При этом проблема с N-означающими заключается не в том, что они неспособны, как могло бы показаться, «передать» все своеобразие ситуации или опыта, а в том, что они, напротив, доносят это своеобразие чересчур полно – гораздо полнее, чем требовалось бы, – и тем самым девальвируют соответствующий их употреблению акт. Так, например, означающее «патриотизм» оказывается типичным N-означающим, поскольку никогда не ограничивается сугубо словарным определением (посредством которого ему сегодня нередко пытаются выписать индульгенцию), но указывает целиком на всю означающую цепочку, в которую входят неудобные для озвучивания последствия обустроенной на «патриотизме» политики. Точно так же, например, означающее «любовь» проблематично не потому, что любовь как таковая представляется явлением ненадежным и способным пасть перед такими испытаниями, как ежедневное безальтернативное присутствие отправлений другого тела, утомление от стереотипных привычек партнера и даже ненависть к нему, а потому, что в означающее «любовь» без исключения входят все перечисленные обстоятельства (что акт, связанный с хвалебным или сентиментальным использованием этого означающего, всегда склонен замалчивать).
Это любопытным образом переворачивает ситуацию, характерную для воззрений на возможности высказывания в эпоху романтизма и озвучивающей его претензии философской герменевтики, когда означающее наоборот воспринималось как обнаруживающее недомогание и слабость в области субъективно-щекотливых обстоятельств, связываемых, например, с непостижимостью «субъективного переживания», «озарения» и т. п. При этом парадоксальным для сегодняшнего восприятия образом публичная речь того времени – например, заявление лектора, памфлетиста или политика – виделась образцом почти что возмутительного «здоровья», ничем не ограниченных риторических и биополитических мощностей и возможностей. Именно этим поддерживалось существовавшее в тот период различие между режимом «мистической речи», которая, далеко не обязательно при этом посвященная чему-либо супранатуральному, функционировала как представляющая нечто неопределенно всеобщее для определенного круга «посвященных» лиц (например, кружка ценителей искусства или философии), и речи публичной, напротив, претендовавшей на выражение «конкретного», адресованного при этом некоей неопределенной общественности.
Это распределение составляет впечатляющий контраст с последовавшим за этим периодом современного использования речи, когда публичная речь оказывается в ситуации, где означающее находится на своем положенном ему месте, но им невозможно воспользоваться без нанесения ущерба акту высказывания, – положение, впервые описанное Роланом Бартом и получившее истолкование в виде «идеологической хрупкости».
Проблема этого истолкования – которое в дальнейшем не было не только преодолено, но даже хоть сколько-нибудь усовершенствовано – состоит в том, что оно до известной степени отбрасывает проблему различания, снова отдавая наблюдаемую здесь разборчивость на откуп применению критической установки, получающей здесь социально-политическое значение, выражающееся в «интересе по поводу интереса» тех, кто правило этой разборчивости нарушает.
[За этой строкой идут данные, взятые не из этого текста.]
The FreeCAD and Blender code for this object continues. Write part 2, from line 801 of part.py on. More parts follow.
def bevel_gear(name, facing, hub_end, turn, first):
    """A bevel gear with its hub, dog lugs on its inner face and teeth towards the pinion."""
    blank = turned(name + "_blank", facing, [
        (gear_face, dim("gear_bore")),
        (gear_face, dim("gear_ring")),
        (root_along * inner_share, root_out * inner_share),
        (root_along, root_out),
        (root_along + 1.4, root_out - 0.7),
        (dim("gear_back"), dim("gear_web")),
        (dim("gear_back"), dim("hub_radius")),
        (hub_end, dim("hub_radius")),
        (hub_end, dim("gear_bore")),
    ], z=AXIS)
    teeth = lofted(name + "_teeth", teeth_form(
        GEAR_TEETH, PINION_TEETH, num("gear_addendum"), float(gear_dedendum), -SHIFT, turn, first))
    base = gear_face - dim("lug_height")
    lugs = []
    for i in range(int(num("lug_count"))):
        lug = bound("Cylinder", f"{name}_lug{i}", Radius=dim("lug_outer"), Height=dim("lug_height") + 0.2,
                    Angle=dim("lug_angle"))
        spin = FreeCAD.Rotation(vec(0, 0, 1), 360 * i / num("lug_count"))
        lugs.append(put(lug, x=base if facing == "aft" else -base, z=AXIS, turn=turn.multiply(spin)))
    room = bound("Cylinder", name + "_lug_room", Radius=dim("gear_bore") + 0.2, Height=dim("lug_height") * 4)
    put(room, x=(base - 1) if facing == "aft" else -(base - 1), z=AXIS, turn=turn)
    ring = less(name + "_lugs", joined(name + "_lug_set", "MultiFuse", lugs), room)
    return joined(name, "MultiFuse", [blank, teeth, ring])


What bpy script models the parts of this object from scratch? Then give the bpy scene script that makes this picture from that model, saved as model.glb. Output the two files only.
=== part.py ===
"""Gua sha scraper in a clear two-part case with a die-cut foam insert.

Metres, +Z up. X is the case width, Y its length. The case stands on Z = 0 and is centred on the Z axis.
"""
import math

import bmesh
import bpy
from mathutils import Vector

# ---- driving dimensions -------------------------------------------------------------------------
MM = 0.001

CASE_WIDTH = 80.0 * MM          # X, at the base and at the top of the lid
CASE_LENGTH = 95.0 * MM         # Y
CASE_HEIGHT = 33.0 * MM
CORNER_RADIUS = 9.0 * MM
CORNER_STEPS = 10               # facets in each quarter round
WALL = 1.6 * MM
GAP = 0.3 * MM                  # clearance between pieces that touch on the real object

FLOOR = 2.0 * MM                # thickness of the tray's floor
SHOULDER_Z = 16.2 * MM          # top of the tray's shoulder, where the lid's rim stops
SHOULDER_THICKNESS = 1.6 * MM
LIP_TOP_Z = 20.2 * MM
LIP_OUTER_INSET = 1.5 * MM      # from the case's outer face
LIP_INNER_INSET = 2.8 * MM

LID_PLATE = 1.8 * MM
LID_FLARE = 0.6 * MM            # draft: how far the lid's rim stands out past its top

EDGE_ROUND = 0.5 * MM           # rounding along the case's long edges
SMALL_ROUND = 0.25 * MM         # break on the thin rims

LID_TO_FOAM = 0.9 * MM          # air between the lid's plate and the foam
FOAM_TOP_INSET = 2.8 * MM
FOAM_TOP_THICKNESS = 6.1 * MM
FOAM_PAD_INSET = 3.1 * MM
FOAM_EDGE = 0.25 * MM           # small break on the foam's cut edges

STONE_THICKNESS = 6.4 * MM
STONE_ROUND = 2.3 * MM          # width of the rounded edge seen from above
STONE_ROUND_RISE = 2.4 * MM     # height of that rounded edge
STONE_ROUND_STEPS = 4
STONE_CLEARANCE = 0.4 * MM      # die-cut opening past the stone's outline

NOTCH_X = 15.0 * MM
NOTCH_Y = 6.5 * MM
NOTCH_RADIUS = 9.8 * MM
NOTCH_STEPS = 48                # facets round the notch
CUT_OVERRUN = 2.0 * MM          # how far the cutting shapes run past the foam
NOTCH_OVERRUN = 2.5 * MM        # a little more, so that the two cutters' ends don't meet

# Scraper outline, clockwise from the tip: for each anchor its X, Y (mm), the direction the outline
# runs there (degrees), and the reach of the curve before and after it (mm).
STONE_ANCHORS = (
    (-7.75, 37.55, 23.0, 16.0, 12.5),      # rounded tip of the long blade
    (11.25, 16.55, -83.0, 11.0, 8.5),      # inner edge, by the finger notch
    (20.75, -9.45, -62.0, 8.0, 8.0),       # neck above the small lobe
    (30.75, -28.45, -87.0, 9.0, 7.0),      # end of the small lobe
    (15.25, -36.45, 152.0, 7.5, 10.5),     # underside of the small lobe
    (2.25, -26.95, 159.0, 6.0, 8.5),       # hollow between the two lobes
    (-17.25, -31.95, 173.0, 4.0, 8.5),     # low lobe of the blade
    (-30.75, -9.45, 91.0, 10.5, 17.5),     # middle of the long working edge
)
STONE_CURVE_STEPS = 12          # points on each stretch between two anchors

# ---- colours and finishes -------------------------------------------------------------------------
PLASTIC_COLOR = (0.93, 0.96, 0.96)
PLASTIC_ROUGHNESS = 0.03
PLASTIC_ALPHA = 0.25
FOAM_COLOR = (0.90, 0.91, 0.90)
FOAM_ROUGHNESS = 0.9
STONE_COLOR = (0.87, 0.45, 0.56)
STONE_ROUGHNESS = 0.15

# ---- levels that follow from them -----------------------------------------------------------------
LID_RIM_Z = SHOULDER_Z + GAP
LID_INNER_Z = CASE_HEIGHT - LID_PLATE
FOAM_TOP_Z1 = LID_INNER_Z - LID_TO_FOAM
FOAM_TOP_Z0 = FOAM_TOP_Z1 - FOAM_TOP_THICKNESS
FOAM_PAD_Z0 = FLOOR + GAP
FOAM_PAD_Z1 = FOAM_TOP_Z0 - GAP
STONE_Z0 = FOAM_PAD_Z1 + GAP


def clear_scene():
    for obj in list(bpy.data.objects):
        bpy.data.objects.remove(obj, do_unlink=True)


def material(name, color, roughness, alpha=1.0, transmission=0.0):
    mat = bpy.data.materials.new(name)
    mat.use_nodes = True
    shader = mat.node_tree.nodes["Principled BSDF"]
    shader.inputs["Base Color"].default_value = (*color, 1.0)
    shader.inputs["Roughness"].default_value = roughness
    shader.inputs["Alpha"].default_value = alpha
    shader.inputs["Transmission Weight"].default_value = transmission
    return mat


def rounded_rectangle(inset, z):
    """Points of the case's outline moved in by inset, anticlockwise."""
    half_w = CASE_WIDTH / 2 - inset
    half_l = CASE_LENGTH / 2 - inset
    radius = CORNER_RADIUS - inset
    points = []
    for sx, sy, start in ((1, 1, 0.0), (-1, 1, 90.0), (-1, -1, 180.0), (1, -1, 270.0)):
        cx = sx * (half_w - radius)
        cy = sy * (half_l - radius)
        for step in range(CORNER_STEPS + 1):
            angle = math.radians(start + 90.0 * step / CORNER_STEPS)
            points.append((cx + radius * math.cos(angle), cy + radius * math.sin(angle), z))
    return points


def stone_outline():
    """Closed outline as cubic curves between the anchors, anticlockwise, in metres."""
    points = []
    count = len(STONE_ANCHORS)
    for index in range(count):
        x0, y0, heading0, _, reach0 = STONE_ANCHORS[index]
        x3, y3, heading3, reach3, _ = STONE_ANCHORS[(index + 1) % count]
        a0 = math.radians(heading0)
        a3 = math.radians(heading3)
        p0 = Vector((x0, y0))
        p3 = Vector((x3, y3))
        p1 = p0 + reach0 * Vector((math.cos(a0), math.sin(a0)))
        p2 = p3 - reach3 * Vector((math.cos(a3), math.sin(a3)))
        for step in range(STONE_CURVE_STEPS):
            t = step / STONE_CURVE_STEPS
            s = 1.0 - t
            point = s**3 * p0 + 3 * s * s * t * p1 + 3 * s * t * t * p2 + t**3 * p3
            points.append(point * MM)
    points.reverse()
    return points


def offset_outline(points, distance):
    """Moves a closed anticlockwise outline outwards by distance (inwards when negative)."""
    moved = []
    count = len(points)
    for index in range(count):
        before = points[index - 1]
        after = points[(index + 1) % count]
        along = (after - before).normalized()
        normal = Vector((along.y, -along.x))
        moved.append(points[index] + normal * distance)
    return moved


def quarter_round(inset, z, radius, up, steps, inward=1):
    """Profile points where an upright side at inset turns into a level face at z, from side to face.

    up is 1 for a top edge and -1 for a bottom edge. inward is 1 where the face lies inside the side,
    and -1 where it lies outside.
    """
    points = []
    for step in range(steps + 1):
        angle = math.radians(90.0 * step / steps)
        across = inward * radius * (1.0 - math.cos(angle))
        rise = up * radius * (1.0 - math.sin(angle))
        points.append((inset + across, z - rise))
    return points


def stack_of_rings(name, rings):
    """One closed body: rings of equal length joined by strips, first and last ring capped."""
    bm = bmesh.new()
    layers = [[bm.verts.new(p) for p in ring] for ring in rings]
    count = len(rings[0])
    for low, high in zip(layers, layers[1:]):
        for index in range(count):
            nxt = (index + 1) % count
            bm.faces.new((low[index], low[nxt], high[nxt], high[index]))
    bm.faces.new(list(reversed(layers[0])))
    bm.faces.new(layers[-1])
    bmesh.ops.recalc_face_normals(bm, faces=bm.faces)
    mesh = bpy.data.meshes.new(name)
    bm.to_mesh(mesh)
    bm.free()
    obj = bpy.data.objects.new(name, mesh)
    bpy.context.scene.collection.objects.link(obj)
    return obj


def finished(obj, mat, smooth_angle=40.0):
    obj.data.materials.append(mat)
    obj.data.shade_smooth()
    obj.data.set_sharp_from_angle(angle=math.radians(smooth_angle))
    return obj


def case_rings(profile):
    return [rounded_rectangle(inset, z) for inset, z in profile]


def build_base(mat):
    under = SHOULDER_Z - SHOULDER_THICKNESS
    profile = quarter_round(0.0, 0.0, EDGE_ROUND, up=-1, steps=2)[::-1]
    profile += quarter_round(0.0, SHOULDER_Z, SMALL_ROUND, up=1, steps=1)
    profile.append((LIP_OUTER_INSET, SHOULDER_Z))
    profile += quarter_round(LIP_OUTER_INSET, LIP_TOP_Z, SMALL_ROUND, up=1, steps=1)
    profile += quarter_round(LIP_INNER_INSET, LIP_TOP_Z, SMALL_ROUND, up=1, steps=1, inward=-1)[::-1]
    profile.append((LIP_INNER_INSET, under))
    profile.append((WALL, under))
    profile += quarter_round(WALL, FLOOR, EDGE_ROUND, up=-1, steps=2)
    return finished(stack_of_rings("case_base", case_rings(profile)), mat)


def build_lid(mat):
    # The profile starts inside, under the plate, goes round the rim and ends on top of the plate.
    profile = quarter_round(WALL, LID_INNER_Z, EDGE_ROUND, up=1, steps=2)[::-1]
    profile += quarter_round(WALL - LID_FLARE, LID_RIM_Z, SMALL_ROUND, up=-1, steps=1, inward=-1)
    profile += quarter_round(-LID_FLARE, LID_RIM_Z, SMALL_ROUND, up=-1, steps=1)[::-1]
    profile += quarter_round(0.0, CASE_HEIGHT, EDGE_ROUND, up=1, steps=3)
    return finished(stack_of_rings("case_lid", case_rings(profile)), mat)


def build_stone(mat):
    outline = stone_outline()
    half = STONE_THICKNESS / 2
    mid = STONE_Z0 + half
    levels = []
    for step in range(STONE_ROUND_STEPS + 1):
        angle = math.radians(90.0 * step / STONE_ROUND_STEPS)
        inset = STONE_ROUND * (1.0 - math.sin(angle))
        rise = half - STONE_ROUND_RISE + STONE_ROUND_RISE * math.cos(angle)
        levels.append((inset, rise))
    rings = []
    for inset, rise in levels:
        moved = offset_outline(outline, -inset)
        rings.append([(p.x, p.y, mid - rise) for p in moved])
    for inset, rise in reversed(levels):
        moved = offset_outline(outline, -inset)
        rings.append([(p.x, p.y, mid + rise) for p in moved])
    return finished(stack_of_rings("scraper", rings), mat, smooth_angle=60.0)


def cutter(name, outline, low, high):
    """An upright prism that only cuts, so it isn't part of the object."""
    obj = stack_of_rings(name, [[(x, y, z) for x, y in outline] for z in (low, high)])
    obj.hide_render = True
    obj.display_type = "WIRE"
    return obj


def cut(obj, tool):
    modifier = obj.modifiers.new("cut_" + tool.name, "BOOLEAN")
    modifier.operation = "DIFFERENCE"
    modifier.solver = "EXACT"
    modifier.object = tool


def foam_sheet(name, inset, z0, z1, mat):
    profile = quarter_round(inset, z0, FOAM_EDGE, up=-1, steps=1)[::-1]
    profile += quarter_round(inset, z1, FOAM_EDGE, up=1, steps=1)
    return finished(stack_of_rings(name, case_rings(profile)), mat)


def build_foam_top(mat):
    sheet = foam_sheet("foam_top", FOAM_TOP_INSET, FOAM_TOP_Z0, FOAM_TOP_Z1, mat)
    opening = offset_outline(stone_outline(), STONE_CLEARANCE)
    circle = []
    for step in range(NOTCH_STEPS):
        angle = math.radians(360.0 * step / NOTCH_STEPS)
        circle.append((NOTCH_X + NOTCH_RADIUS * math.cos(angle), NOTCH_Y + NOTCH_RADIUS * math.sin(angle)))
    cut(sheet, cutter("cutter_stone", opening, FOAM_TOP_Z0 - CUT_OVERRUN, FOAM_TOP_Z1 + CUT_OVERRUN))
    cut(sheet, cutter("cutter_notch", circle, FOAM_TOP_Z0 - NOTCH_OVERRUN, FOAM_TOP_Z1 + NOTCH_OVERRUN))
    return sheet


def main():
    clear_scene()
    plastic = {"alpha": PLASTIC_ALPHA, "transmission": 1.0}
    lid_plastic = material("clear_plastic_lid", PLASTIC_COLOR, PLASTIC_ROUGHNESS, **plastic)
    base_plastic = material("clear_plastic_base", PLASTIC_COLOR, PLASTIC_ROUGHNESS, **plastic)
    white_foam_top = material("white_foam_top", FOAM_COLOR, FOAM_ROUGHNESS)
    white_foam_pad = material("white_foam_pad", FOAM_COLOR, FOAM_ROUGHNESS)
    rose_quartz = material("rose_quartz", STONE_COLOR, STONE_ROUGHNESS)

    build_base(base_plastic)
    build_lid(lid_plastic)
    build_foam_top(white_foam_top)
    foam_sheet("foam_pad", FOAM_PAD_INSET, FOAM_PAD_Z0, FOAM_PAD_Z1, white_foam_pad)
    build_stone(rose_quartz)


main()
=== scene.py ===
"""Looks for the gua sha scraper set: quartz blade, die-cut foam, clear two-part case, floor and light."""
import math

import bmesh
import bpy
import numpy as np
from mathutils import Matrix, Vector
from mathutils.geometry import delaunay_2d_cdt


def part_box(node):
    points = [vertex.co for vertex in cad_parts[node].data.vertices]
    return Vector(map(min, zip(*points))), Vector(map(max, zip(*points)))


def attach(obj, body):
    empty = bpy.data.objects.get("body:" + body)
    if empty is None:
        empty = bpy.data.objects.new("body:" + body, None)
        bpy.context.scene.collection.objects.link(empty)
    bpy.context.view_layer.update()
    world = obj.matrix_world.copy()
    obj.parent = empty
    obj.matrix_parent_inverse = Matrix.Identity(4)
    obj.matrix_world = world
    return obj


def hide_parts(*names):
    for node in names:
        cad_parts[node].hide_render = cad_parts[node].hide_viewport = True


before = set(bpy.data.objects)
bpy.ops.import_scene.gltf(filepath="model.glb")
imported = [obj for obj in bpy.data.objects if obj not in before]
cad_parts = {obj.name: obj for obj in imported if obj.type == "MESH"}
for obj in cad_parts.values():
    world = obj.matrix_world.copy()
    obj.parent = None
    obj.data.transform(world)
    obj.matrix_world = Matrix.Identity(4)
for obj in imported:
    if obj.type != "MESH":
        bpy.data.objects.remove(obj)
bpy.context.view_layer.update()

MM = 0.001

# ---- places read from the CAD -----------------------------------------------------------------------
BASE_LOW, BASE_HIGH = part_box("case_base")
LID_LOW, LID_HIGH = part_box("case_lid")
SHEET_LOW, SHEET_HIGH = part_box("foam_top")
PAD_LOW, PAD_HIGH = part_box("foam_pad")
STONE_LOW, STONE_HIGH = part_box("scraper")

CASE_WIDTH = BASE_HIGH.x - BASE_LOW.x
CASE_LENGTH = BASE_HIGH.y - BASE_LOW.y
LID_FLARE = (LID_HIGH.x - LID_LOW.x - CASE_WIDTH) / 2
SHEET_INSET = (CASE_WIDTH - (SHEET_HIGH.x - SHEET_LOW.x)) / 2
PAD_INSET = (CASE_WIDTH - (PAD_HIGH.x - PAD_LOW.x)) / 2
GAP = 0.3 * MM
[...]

Именно здесь полноправно располагается в определенный момент ставший гигантским и всепоглощающим гуманитарный критический аппарат, занятый производством типов дискурсивного анализа – разнообразных, но никогда не отходящих далеко от задающего им тон вопроса «who speaks?», выясняющего, кем и с каким расчетом высказывание, задействующее то или иное проблематичное означающее, произведено или же транслировано.
В этом смысле критическая и также нацеленная на размежевание с эффектами метафизики гуманитарная современность принимает упрощенное решение относительно самой сущности метафизики, постановив, что та виновна в понятийной коррупции и тем самым ответственна за разнообразные виды угнетения и нечестной интеллектуальной конкуренции. Это стоит отметить, поскольку чрезвычайно часто предприятие Деррида представляют как попадающую в общий тон политическую демонстрацию своеобразного невежества метафизики, ее глухоты в отношении вопросов языка и акта высказывания. Напротив, то, что Деррида понимал под метафизикой, не сводилось к предположению, что последняя находится за пределами задачи различания и даже, более того, осуществляет в ее отношении запирательство, благодаря чему ее становится возможным идентифицировать и в силу чего с ней одновременно необходимо размежеваться. Напротив, метафизика и есть усилие по поиску того, что могло бы стать для различания временной заменой, при этом полагая – и это ее единственный и основной реакционный признак, – что в этом вопросе можно обойтись подручными средствами. Метафизика – это то, что пытается сработать без различания, и способы, которые она для этого изыскивает, составляют ее существо.